From Celebration Rock; out now via Polyvinyl.
Japandroids are playing November 5th with Bleached at Trees in Dallas.
Earlier today, Stereogum premiered the new video for Eternal Summers’ “You Kill” — a gloriously upbeat power pop anthem from the band’s latest, Correct Behavior — an album chock-full of gloriously upbeat power pop anthems. Like their music, the video touches on themes of youth and nostalgia, and from the looks of it, the band sure knows how to throw a party. It all makes for a sweetly sentimental fun-loving affair, just as we’ve come to expect from the budding Virginia-based three-piece.
From Correct Behavior; out now via Kanine.
Peace have apparently been making some serious noise in the UK circuit — one listen to “California Daze” and it’s incredibly easy to see why.

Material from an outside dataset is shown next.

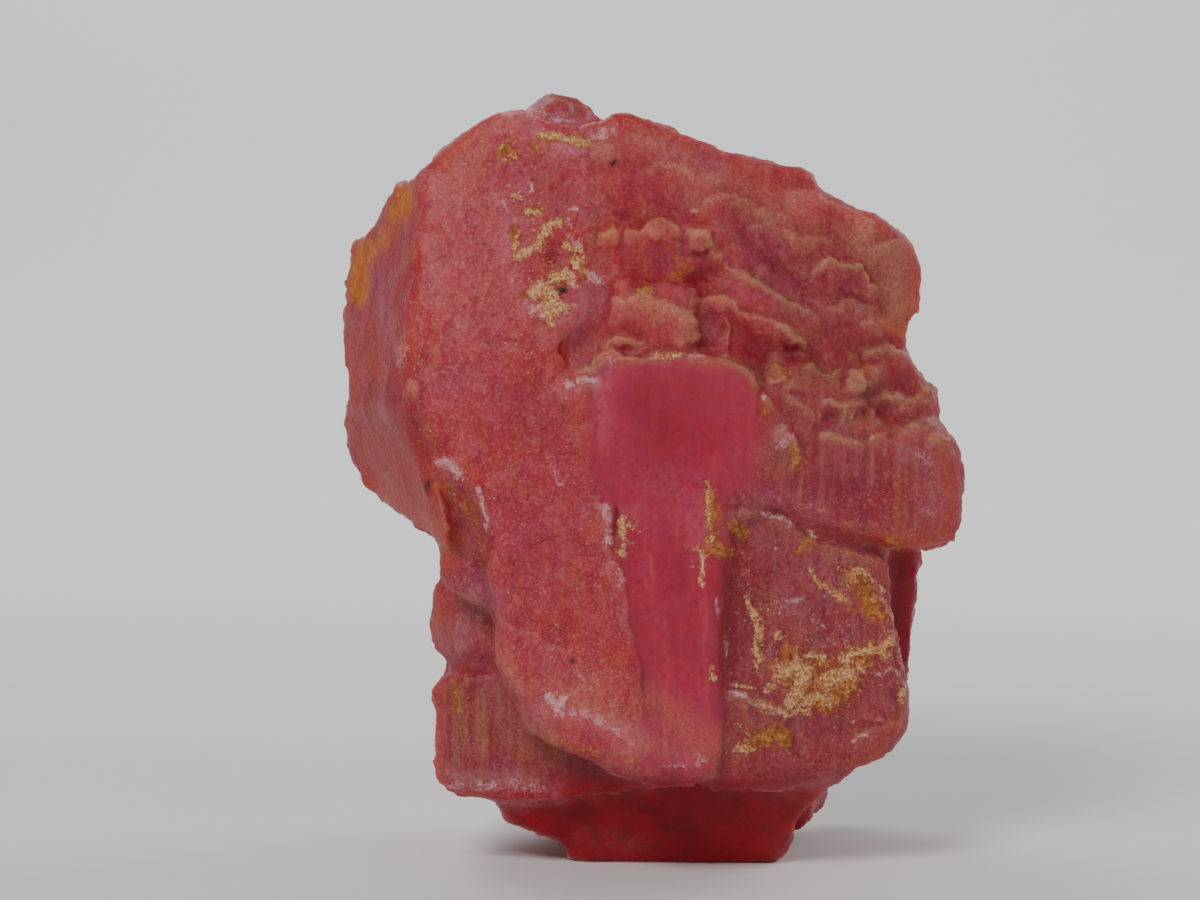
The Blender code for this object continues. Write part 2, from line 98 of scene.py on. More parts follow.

The song is somewhat of a cross between “The Funeral” and “You Never Give Me Your Money,” with a devastatingly familiar guitar lick and impassioned vocal harmony that progressively builds toward guitar pop euphoria. Even for the most experienced songwriting veterans, songwriting just isn’t supposed to sound this easy. And the thought of these guys having barely scratched the surface just makes it all the more exciting.
From Delicious EP; out September 9th via the band’s website.
Toward the end of last year, we pointed out that Brooklyn electronic duo Beacon were doing things with R&B that few others had before. They brought melody to the forefront of their songs rather than hiding them beneath a cloud of reverb, cherry picking elements of 90s nostalgia and filtering them through a machine. “Feelings Gone,” the lead track from their second EP (and first for Ghostly), offers even more resistance to the idea of classification; It features a progressive, almost dance-worthy house rhythm, but it retains the same muted, sensual vulnerability that made No Body so exciting.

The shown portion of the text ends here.